We found a statistically significant lower mean value of PASI score in the bath PUVA and NB-UVB groups after treatment when compared to that before treatment.
However, after treatment bath PUVA group showed a statistically significant lower mean PASI score and a statistically higher mean cumulative dose when compared to NB-UVB group.
On the other hand no statistically significant difference was detected between the two groups as regards the mean serum CD4+ T cell counts, serum CD8+ T cell counts, CD4+/CD8+ ratio, lymphocyte counts and number of sessions before treatment.
There was a statistically significant lower mean value of serum CD4+ counts and CD4+CD8+ ratio in the bath PUVA group after treatment when compared to those before treatment.
Also on comparing the mean difference (decrease) between the two groups : PUVA showed a statistically significant decrease after treatment in serum CD4+ counts and PASI score than UVB group but the difference between the two groups was not significant regarding the other variables.
In conclusion this study shows that bath PUVA is superior to NB-UVB treatment as bath PUVA showed higher rates of improvement than NB-UVB group and also bath PUVA showed a statistically significant decrease after treatment in serum CD4+ counts and PASI score than NB-UVB group.
The fact that many factors are implicated in the pathogenesis of psoriasis can explain the variability in the results produced by different studies.

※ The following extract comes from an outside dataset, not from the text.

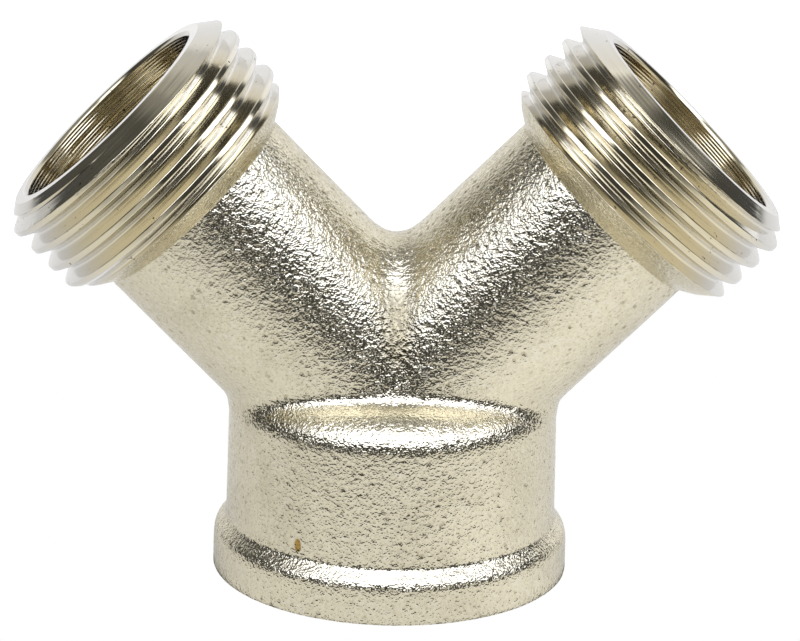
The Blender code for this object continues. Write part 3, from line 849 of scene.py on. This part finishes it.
def floor():
    side = 1.6
    bm = bmesh.new()
    bmesh.ops.create_grid(bm, x_segments=24, y_segments=24, size=side)
    mesh = bpy.data.meshes.new("floor")
    bm.to_mesh(mesh)
    bm.free()
    obj = add_object("floor", mesh)
    obj.location = (0.0, 0.0, cad_low.z - 0.00002)
    mat = bpy.data.materials.new("pale_floor")
    mat.use_nodes = True
    mat.node_tree.nodes.clear()
    n = Nodes(mat.node_tree)
    # seen directly it is lit white paper; in the metal it is a glow that fades towards the camera and under the object
    lit = n.add("ShaderNodeBsdfDiffuse", {"Color": (0.80, 0.80, 0.80, 1.0)})
    own = n.add("ShaderNodeEmission", {"Color": (1.0, 1.0, 1.0, 1.0), "Strength": 0.62})
    seen = n.add("ShaderNodeAddShader", {0: lit.outputs[0], 1: own.outputs[0]})
    at = n.add("ShaderNodeSeparateXYZ", {0: mm_coords(n)})
    x, y = at.outputs[0], at.outputs[1]
    r = n.math("SQRT", n.math("ADD", n.math("MULTIPLY", x, x), n.math("MULTIPLY", y, y)))
    front = n.ramp(n.math("DIVIDE", n.math("MULTIPLY", y, -1.0), n.math("ADD", r, 0.01)), 0.05, 0.85)
    fade = n.math("MULTIPLY", front, n.ramp(r, 25.0, 205.0, 0.0, 0.65))
    # painted shadow in the glow round the foot of the object, stronger to the sides and behind
    painted_contact_shadow = n.math("MULTIPLY", n.math("EXPONENT", n.math("DIVIDE", n.math("SUBTRACT", 16.0, r), 8.0)), 0.08)
    beside = n.ramp(n.math("DIVIDE", y, n.math("ADD", r, 0.01)), -0.75, 0.1)
    painted_contact_shadow = n.math("ADD", painted_contact_shadow, n.math("MULTIPLY", n.math("MULTIPLY", n.math("EXPONENT", n.math("DIVIDE", n.math("SUBTRACT", 16.5, r), 4.0)), 0.22), beside))
    level = n.math("MULTIPLY", n.math("SUBTRACT", 0.93, fade), n.math("SUBTRACT", 1.0, painted_contact_shadow, clamp=True))
    turn = n.math("MULTIPLY_ADD", n.math("ARCTAN2", x, n.math("MULTIPLY", y, -1.0)), 1 / math.tau, 0.5)
    sides = n.add("ShaderNodeValToRGB", {0: turn})
    levels = [(-180, 0.95), (-150, 0.92), (-122, 0.79), (-90, 0.83), (-55, 0.95), (0, 1.0), (40, 1.12), (63, 1.13), (94, 0.96), (124, 0.88), (155, 0.93), (180, 0.95)]
    while len(sides.color_ramp.elements) < len(levels):
        sides.color_ramp.elements.new(0.5)
    for stop, (angle, value) in zip(sides.color_ramp.elements, levels):
        stop.position = (angle + 180) / 360
        stop.color = (value / 1.2,) * 3 + (1.0,)
    level = n.math("MULTIPLY", level, n.math("MULTIPLY", sides.outputs[0], 1.2))
    painted_rim_shadow = n.math("MULTIPLY", n.ramp(r, 17.1, 16.6), n.ramp(r, 16.35, 16.5))  # painted shadow: the dark line round the foot of the rim
    level = n.math("MULTIPLY", level, n.math("MULTIPLY_ADD", painted_rim_shadow, -0.85, 1.0))
    # painted light at the front right and painted shade at the front left of the glow, as from a white card and a grey
    # one; no cards are there
    across = n.math("DIVIDE", x, n.math("ADD", r, 0.01))
    painted_card_patches = n.math("SUBTRACT", n.ramp(across, 0.25, 0.60, 0.0, 0.24), n.ramp(across, -0.25, -0.60, 0.0, 0.30))
    painted_card_patches = n.math("MULTIPLY", painted_card_patches, n.math("MULTIPLY", n.ramp(r, 68.0, 90.0), n.ramp(n.math("MULTIPLY", y, -1.0), 0.0, 30.0)))
    painted_card_patches = n.math("MULTIPLY", painted_card_patches, n.ramp(r, 175.0, 130.0))
    level = n.math("MULTIPLY", level, n.math("ADD", painted_card_patches, 1.0))
    # painted shade: the glow dims far ahead and to the sides, as if the paper ended there
    ahead = n.ramp(n.math("DIVIDE", n.math("MULTIPLY", y, -1.0), n.math("ADD", r, 0.01)), -0.75, -0.50)
    level = n.math("MULTIPLY", level, n.math("SUBTRACT", 1.0, n.math("MULTIPLY", ahead, n.ramp(r, 230.0, 800.0, 0.0, 0.88))))
    glow = n.add("ShaderNodeEmission", {"Color": (1.0, 1.0, 1.0, 1.0), "Strength": level})
    # the paper doesn't hide what is under it: the washer drops below the inlet when it is taken out
    below = n.add("ShaderNodeNewGeometry").outputs["Backfacing"]
    open_ = n.math("MAXIMUM", below, n.ramp(r, 150.0, 95.0))
    shown = n.add("ShaderNodeMixShader", {0: open_, 1: seen.outputs[0], 2: n.add("ShaderNodeBsdfTransparent").outputs[0]})
    both = n.add("ShaderNodeMixShader", {0: n.add("ShaderNodeLightPath").outputs["Is Camera Ray"], 1: glow.outputs[0], 2: shown.outputs[0]})
    n.add("ShaderNodeOutputMaterial", {"Surface": both.outputs[0]})
    mesh.materials.append(mat)


def camera():
    reach, e, psi, rho, f, tx, tz = 331.57, math.radians(17.526), math.radians(-1.865), math.radians(1.449), 3589.92, 0.4675, 23.66
    back = Vector((math.sin(psi) * math.cos(e), -math.cos(psi) * math.cos(e), math.sin(e)))
    right = Vector((math.cos(psi), math.sin(psi), 0.0))
    up = back.cross(right)
    right, up = right * math.cos(rho) + up * math.sin(rho), -right * math.sin(rho) + up * math.cos(rho)
    data = bpy.data.cameras.new("camera")
    data.sensor_width = 36.0
    data.lens = 36.0 * f / 800.0
    data.clip_start, data.clip_end = 0.01, 10.0
    obj = bpy.data.objects.new("camera", data)
    bpy.context.scene.collection.objects.link(obj)
    place = Matrix((right, up, back)).transposed().to_4x4()
    place.translation = (Vector((tx, 0.0, tz)) + back * reach) * MM
    obj.matrix_world = place
    bpy.context.scene.camera = obj


# ---------------------------------------------------------------- put together
forged_nickel = forged_material()
cut_nickel = machined_material()
bored_nickel = machined_material(True)
rubber = rubber_material()

body = forged_body()
body.data.materials.clear()
body.data.materials.append(forged_nickel)
body.data.materials.append(cut_nickel)
heads = [outlet_head("left"), outlet_head("right"), inlet_thread()]
for piece in heads:
    piece.data.materials.append(cut_nickel)
    piece.data.materials.append(forged_nickel)
    piece.data.materials.append(bored_nickel)
ring = washer()
ring.data.materials.append(rubber)

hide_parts("splitter_body")
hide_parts("inlet_washer")
for piece in (body, *heads):
    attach(piece, "body")
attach(ring, "washer")

for node, mat in (("splitter_body", forged_nickel), ("inlet_washer", rubber)):
    data = frame["nodes"][node].data
    data.materials.clear()
    data.materials.append(mat)

sky()
floor()
camera()
bpy.context.scene.view_settings.view_transform = "Standard"
bpy.context.scene.view_settings.look = "None"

Since we did not study CD4+ T cells and CD8+ T in the skin, we could not exclude that the decrease in CD4+ T cells in the peripheral blood might come from the decrease of CD4+T cells in the skin lesions. Further studies are needed to elucidate the direct role ofCD4+ and CD8+ T cells in the skin of patients with psoriasis before and after treatment with bath PUVA and NB-UVB and its relation to serum finding.